Thursday, September 19, 2019

Individuality Within The Intimacy Of Marriage

Individuality, regardless of its detractors, is not in any sort of inherent conflict with relational intimacy.  Many people do profess to appreciate individuality, but only up until it results in their discomfort.  It is in such circumstances that some will pretend as if the integrity of interpersonal relationships like marriages is weakened by individual uniqueness, as if spouses that ignore or distort their individualities are in any way contributing to a healthy relationship.  Since many Christians are complementarians, it is no surprise that they view individualism as a threat to marital unity, but the Bible says no such thing.

Genesis 2:24 certainly does describe an ideal marriage as a relationship where the husband and wife become "one flesh" (this does not preclude polyamory, of course [1]), and yet such a high degree of intimacy does not mean that a given husband and wife are identical persons.  The two are not only metaphysically/logically distinct, but they also have their own respective personalities, talents, and desires.  Even Christians who do not regard individuality as an enemy of relational closeness do not overtly emphasize this enough.

A Biblically sound marriage can only be sustained by a commitment on the part of both parties to genuine unity in the truth, but marital unity never requires the dismissal of either partner's individuality.  Both partners can enjoy deep intimacy without sacrificing their talents, their autonomy, and any of their non-selfish aspirations.  Nothing about a thriving marriage encroaches upon the individualistic elements of life, and only a misinterpretation of Genesis would regard the first few chapters of the Bible as rejecting individualism in marriage.

Indeed, a strong marriage, like a strong friendship, can be one of the best places to explore and develop one's individuality.  A rational husband or wife would never regard their spouse's basic personality traits as something poisonous that must be kept far from the relationship, and a rational spouse would in fact encourage an individualistic emphasis within their marriage.  The Bible might call for spouses to become one flesh, but intimacy does not hinge upon a sameness of personalities.  Instead, it hinges upon a mutual commitment to openness and honesty--and no one can be truly open with their spouse while they hide their own individuality from them.
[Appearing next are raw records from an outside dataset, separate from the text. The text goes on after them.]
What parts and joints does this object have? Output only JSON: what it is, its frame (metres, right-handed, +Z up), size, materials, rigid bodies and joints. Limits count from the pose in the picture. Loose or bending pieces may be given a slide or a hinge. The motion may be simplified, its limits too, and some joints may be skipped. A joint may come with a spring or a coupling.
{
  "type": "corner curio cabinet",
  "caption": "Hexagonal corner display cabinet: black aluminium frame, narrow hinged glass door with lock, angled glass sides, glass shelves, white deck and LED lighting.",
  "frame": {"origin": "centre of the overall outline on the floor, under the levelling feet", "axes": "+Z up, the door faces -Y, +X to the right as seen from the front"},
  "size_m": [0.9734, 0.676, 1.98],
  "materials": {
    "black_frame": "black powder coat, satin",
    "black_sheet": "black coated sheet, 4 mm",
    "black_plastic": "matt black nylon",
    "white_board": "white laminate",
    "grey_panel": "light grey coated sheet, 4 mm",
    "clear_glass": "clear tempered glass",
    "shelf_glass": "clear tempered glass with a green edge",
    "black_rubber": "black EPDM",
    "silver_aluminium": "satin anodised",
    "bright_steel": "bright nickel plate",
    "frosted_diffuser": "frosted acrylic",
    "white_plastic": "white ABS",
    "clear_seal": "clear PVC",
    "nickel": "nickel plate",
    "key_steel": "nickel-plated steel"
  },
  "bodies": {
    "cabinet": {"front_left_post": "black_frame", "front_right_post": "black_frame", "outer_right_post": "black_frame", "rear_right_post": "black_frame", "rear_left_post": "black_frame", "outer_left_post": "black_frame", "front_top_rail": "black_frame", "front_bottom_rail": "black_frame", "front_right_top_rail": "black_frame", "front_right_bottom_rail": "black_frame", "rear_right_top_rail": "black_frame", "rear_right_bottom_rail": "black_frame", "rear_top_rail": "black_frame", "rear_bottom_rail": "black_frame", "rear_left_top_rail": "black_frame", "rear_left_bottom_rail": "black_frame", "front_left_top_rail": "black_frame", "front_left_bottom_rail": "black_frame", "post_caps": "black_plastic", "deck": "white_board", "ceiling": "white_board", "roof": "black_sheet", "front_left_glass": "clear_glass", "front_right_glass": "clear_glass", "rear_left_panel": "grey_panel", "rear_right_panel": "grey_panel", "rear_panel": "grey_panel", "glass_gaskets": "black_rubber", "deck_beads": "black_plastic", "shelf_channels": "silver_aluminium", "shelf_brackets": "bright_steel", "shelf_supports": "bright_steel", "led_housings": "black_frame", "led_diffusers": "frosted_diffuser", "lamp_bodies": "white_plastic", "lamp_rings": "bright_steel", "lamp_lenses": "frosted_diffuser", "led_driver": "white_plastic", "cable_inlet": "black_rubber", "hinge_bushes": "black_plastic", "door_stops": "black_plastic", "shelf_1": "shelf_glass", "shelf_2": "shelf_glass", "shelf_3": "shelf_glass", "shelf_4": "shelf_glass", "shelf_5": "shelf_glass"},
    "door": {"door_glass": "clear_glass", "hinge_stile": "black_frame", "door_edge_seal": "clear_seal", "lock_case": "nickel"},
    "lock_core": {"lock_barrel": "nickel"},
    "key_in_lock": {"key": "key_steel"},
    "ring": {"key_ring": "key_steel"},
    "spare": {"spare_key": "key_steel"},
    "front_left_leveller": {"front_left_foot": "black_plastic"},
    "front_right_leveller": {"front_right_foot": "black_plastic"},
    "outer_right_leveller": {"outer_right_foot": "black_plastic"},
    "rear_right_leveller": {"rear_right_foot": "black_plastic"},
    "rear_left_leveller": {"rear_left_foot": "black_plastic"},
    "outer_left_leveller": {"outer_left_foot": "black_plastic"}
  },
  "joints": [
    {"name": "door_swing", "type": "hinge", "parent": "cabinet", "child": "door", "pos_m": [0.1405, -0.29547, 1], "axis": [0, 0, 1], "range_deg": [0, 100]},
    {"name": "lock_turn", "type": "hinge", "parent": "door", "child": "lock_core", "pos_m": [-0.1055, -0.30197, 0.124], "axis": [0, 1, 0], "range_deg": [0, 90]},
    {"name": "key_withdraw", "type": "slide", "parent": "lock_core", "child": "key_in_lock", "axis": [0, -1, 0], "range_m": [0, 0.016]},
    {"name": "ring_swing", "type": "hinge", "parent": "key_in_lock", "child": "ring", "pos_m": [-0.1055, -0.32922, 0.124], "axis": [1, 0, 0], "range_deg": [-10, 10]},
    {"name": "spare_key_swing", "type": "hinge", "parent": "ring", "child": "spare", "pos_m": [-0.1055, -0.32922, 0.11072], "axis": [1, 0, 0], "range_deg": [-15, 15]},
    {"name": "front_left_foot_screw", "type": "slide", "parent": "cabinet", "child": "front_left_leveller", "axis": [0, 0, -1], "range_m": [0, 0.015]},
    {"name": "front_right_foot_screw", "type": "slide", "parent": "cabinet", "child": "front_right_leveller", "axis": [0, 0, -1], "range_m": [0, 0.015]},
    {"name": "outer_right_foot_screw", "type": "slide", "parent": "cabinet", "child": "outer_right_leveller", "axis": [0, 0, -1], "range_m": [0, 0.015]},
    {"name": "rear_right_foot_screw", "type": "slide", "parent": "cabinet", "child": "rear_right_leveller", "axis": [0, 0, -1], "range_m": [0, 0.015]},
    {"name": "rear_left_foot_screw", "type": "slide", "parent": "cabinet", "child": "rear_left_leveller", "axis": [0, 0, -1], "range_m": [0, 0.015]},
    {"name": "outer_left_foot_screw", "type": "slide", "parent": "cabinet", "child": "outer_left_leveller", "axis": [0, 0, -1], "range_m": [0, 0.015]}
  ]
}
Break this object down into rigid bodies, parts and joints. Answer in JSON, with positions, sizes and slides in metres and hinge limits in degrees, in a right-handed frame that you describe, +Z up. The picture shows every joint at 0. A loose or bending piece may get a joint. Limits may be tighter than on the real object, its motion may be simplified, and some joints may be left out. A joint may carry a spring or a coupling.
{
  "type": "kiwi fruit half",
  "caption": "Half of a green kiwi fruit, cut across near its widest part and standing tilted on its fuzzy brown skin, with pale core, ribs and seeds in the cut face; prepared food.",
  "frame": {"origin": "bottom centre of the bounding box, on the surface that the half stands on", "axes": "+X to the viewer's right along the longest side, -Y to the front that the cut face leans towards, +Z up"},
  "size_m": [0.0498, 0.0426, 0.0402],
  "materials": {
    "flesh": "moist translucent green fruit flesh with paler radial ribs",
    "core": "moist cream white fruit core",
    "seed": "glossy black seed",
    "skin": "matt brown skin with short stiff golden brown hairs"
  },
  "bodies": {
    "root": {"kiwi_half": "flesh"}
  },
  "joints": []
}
The Christian ideal of unity in marriage does not conflict with the truths of individualism on any level.  Moreover, given that Christianity is a thoroughly individualistic religion [2], it is unintelligent to demonize individualism, as if it will stop being true simply because it is not regularly addressed by the church or because some Christians mistakenly think it is contrary to the Bible.  Individuality is an inevitably vital part of self-development, friendship, and marriage; to deny this is harmful and asinine.